Stored data entries:
□ □ □ □ □ □ □

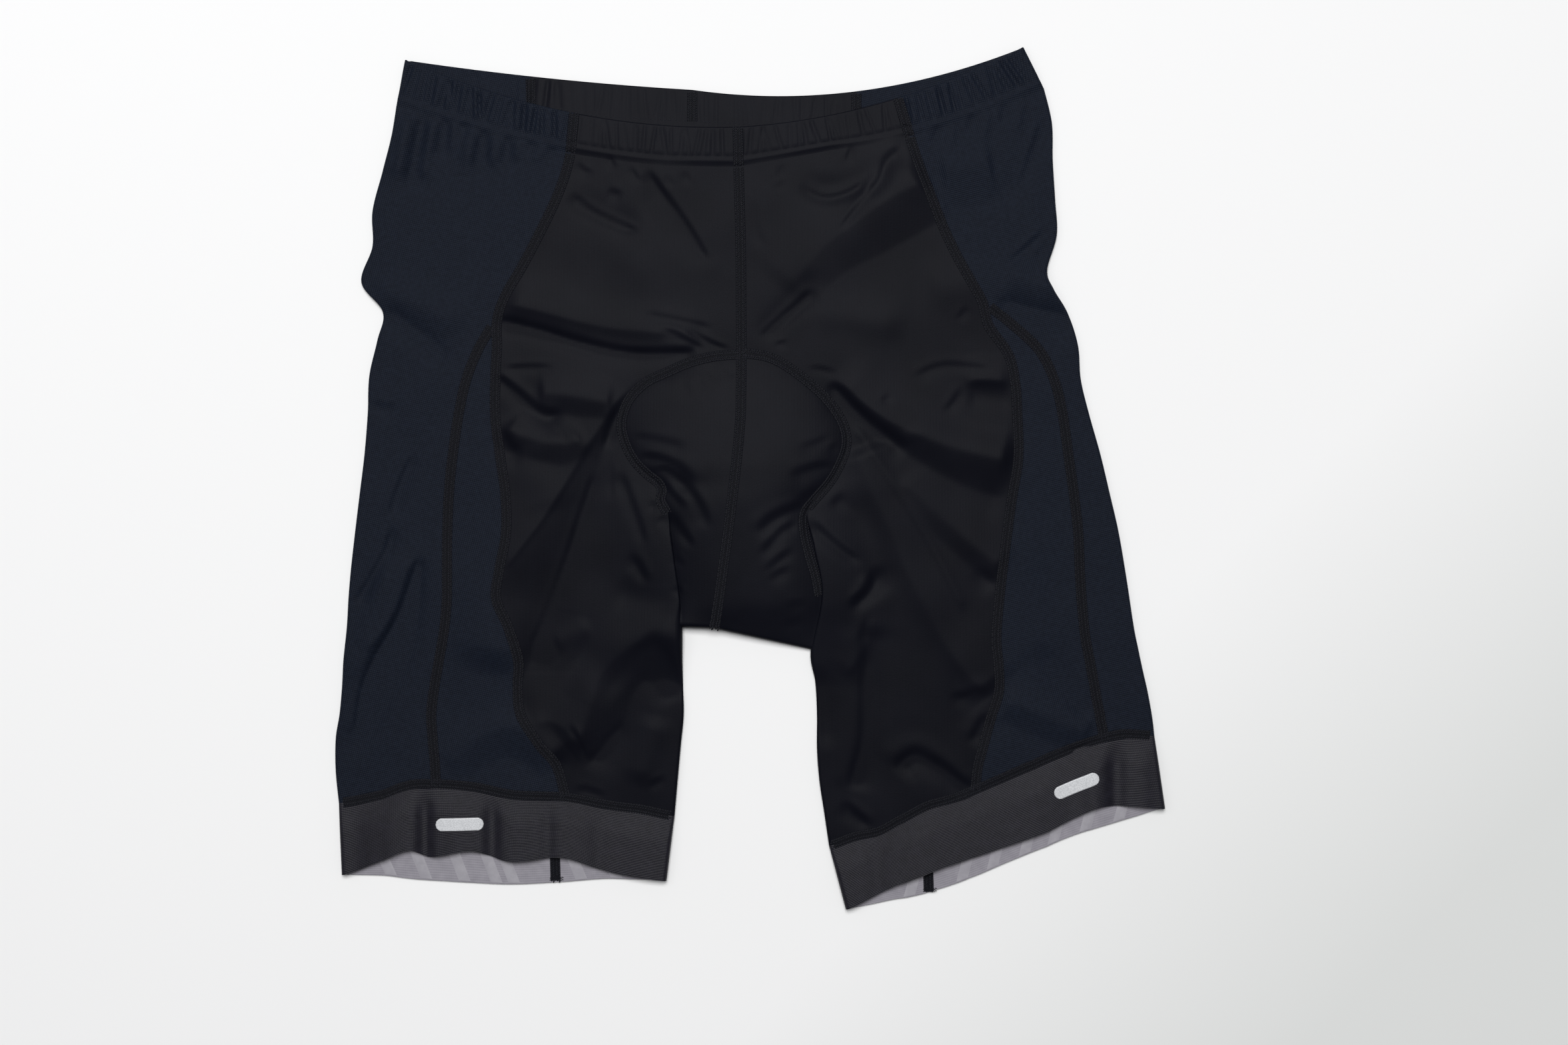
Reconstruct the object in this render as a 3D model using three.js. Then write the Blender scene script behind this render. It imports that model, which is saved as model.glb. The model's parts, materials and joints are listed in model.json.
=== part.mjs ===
// Cycling shorts laid flat, front side up, as cut and sewn pieces of cloth with a real wall.
// Millimetres. +X is to the right, +Y towards the waist, +Z up. The underside lies on Z = 0, and
// the origin is under the middle of the garment.
import * as THREE from "three";

// Driving dimensions
const CLOTH = 1.1; // wall of one layer of knit
const AIR = 0.35; // least gap between two layers that lie on each other
const FRONT_TOP = 3.7; // usual height of the front layer's outer face
const INSIDE_TOP = 3.2; // the front's inner face stays under this, because the seat pad fills the rest
const CASING_WALL = 1.9; // elastic in its turned casing
const CASING_TOP = 4.3; // height of the front casing's outer face
const SEAM_GAP = 0.3; // clear width of a seam between two pieces
const GATHER_PITCH = 8; // one gather of the casing
const GATHER_RISE = 0.45;
const GATHER_LEAN = 0.12; // sideways run of a gather along the casing's depth
const GATHER_DRIFT = 19; // over this length the gathers' spacing wanders
const GATHER_START = 0.15; // the gathers are flatter at the foot and the top edge of the casing
const ROW_STEP = 0.75; // rows of the mesh, in sections of the tables below
const JUNCTION = 6; // section where the thigh insert starts
const CROTCH = 15; // section where the legs part
const LAST = 21; // section at the seam of the leg gripper
const HEM_SECTIONS = 2; // over this many sections the rows bend to the gripper's seam
const FOLD_CELLS = 4; // cells round a fold
const INSEAM_START = 5; // distance from the inner fold to the inseam, at the crotch

// Sections of each half, from the foot of the casing down to the gripper. outer is the outer fold,
// insert and seam are the two seams on the front, fold is the fold inside the leg (above the crotch
// only a line on the panel), and bow is how far the section's middle stands above a straight line.
const SECTION_COLUMNS = ["outerX", "outerY", "insertX", "seamX", "foldX", "foldY", "bow"];
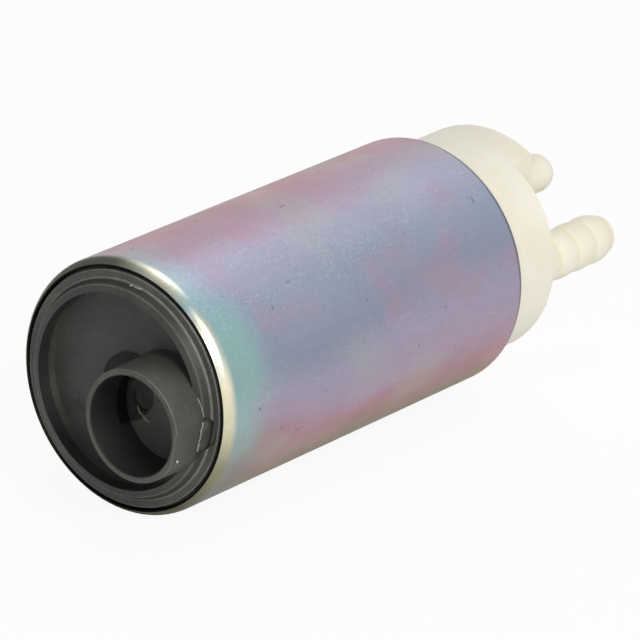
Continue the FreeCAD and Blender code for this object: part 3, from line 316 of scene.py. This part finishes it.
nicks = add(tree, "ShaderNodeMapRange", [nick_noise, 0.69, 0.75, 1.0, 0.58])
brightness = add(tree, "ShaderNodeMath", [scratched, nicks], operation="MULTIPLY")
print("marks from", CRYSTAL_MM, "to", NICK_MM, "mm")

# %% [markdown]
# Where the upper side was rubbed, short bright dashes crowd together. Their white is a painted glint, kept to the
# band from 96 to 158 degrees round the tube where the lamps' highlight lies. They could be drawn one by one, but
# there are hundreds, so a Voronoi pattern places them: a dash is the middle of a cell, and the cells are long
# because the pattern is squeezed across the rubbing. A slow noise sways them, so they do not stand in rows.

# %% Rubbed dashes with a painted glint
DASH_MM = 0.36
SWAY_MM = 3
sway = add(tree, "ShaderNodeTexNoise", {"Vector": place, "Scale": 1 / (SWAY_MM * MM)})
swayed = add(tree, "ShaderNodeVectorMath", [
    sway.outputs["Color"], (SWAY_MM * MM, SWAY_MM * MM, SWAY_MM * MM), place], operation="MULTIPLY_ADD")
dash_lay = add(tree, "ShaderNodeMapping", {"Vector": swayed, "Scale": (1.8, 0.14, 0.5)})
dashes = add(tree, "ShaderNodeTexVoronoi", {"Vector": dash_lay, "Scale": 1 / (DASH_MM * MM)})
dash_middle = add(tree, "ShaderNodeMapRange", [dashes, 0.10, 0.24, 0.7, 0.0], interpolation_type="SMOOTHSTEP")
in_streaks = add(tree, "ShaderNodeMapRange", [drift, 0.35, 0.55, 0.3, 1.0], interpolation_type="SMOOTHSTEP")
front_half = add(tree, "ShaderNodeMapRange", [shell_x, -0.004, 0.016, 1.0, 0.35], interpolation_type="SMOOTHSTEP")
crowd = add(tree, "ShaderNodeMath", [in_streaks, front_half], operation="MULTIPLY")
# painted glint: only the band where the lamps' highlight lies gets the white dashes
past_top = add(tree, "ShaderNodeMapRange", [turn, 96 / 360, 120 / 360, 0.05, 1.0], interpolation_type="SMOOTHSTEP")
to_side = add(tree, "ShaderNodeMapRange", [turn, 128 / 360, 158 / 360, 1.0, 0.05], interpolation_type="SMOOTHSTEP")
highlight_band = add(tree, "ShaderNodeMath", [past_top, to_side], operation="MULTIPLY")
glint_area = add(tree, "ShaderNodeMath", [crowd, highlight_band], operation="MULTIPLY")
glint_share = add(tree, "ShaderNodeMath", [glint_area, dash_middle], operation="MULTIPLY")
glinting_dashes = add(tree, "ShaderNodeMix", {
    "Factor": glint_share, COLOUR_A: roll_colour_mix.outputs[MIXED_COLOUR], COLOUR_B: srgb("f4f6fa")}, data_type="RGBA")
print("dashes are", DASH_MM, "mm cells, longest along Y")

# %% [markdown]
# Where the shell meets each cover, the narrow gap lies in shade, and that shade is painted on the shell's sheared
# edges as a thin dark line. The edges are part of the shell's mesh, so the line is painted by the distance from the
# axis: the film falls to almost black inside the radius of each lip, a little further in at the rear. The bend at
# the rear is darkened with painted shade too, a dark rim beside the cream cap.

# %% Painted shade at the sheared lips
def axis_distance(tree, place, y_mm=0.0, z_mm=0.0):
    """Distance of a point from a line along X."""
    moved = add(tree, "ShaderNodeVectorMath", [place, (0, y_mm * MM, z_mm * MM)], operation="SUBTRACT")
    flat = add(tree, "ShaderNodeVectorMath", [moved, (0, 1, 1)], operation="MULTIPLY")
    return add(tree, "ShaderNodeVectorMath", [flat], operation="LENGTH").outputs["Value"]


LIP_R_MM = (18.10, 18.20)
REAR_LIP_STEP_MM = 0.35
REAR_BEND_X_MM = (33.1, 33.7)
lip_r = axis_distance(tree, place)
rear_step = add(tree, "ShaderNodeMapRange", [
    shell_x, -0.001, 0.001, 0.0, REAR_LIP_STEP_MM * MM], interpolation_type="SMOOTHSTEP")
lip_reach = add(tree, "ShaderNodeMath", [lip_r, rear_step], operation="ADD")
# painted shade of the gap between shell and cover
lip_gap_shade = add(tree, "ShaderNodeMapRange", [
    lip_reach, LIP_R_MM[0] * MM, LIP_R_MM[1] * MM, 0.06, 1.0], interpolation_type="SMOOTHSTEP")
# painted shade on the rear bend
rear_shade = add(tree, "ShaderNodeMapRange", [
    shell_x, REAR_BEND_X_MM[0] * MM, REAR_BEND_X_MM[1] * MM, 1.0, 0.3], interpolation_type="SMOOTHSTEP")
lip_shade_tone = add(tree, "ShaderNodeMath", [lip_gap_shade, rear_shade], operation="MULTIPLY")
shell_tone = add(tree, "ShaderNodeMath", [brightness, lip_shade_tone], operation="MULTIPLY")
film = add(tree, "ShaderNodeVectorMath", {
    0: glinting_dashes.outputs[MIXED_COLOUR], "Scale": shell_tone}, operation="SCALE")
tree.links.new(film.outputs["Vector"], shader.inputs["Base Color"])
print("lips are dark inside", LIP_R_MM[0], "mm")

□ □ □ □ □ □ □

## [WHAT THE TASK ASKS]
Please copy only these lines, exactly: the first line of the records through the line containing "import * as", ends included.

## [ANSWER TO THIS EXERCISE]
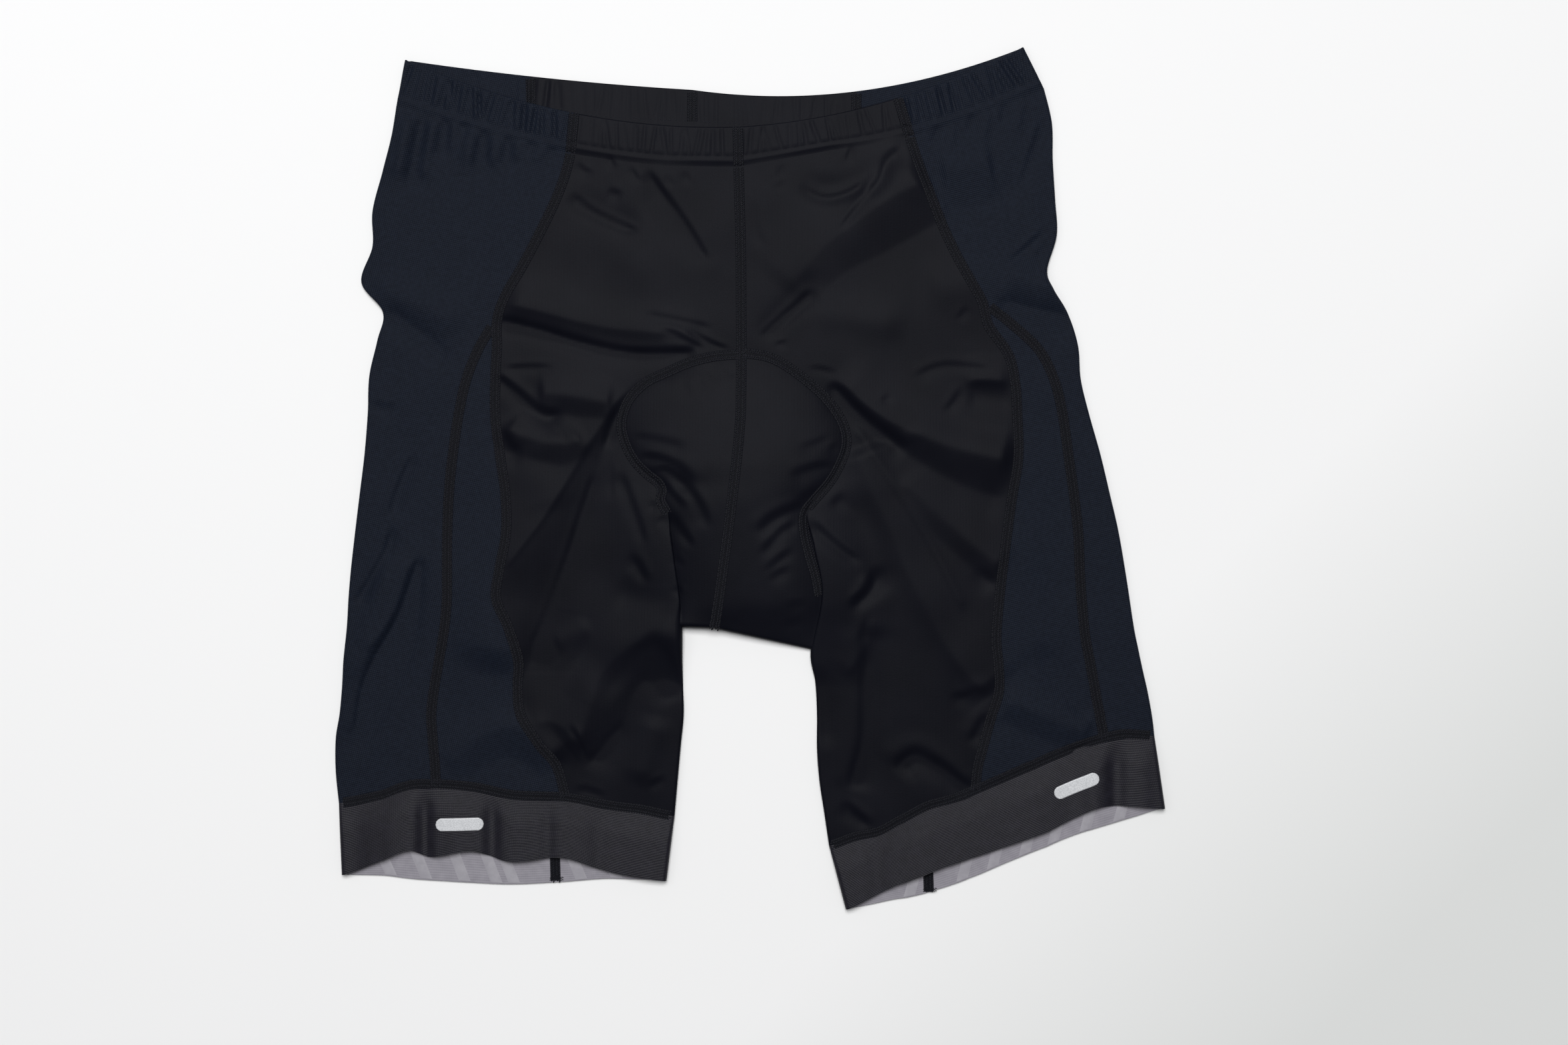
Reconstruct the object in this render as a 3D model using three.js. Then write the Blender scene script behind this render. It imports that model, which is saved as model.glb. The model's parts, materials and joints are listed in model.json.
=== part.mjs ===
// Cycling shorts laid flat, front side up, as cut and sewn pieces of cloth with a real wall.
// Millimetres. +X is to the right, +Y towards the waist, +Z up. The underside lies on Z = 0, and
// the origin is under the middle of the garment.
import * as THREE from "three";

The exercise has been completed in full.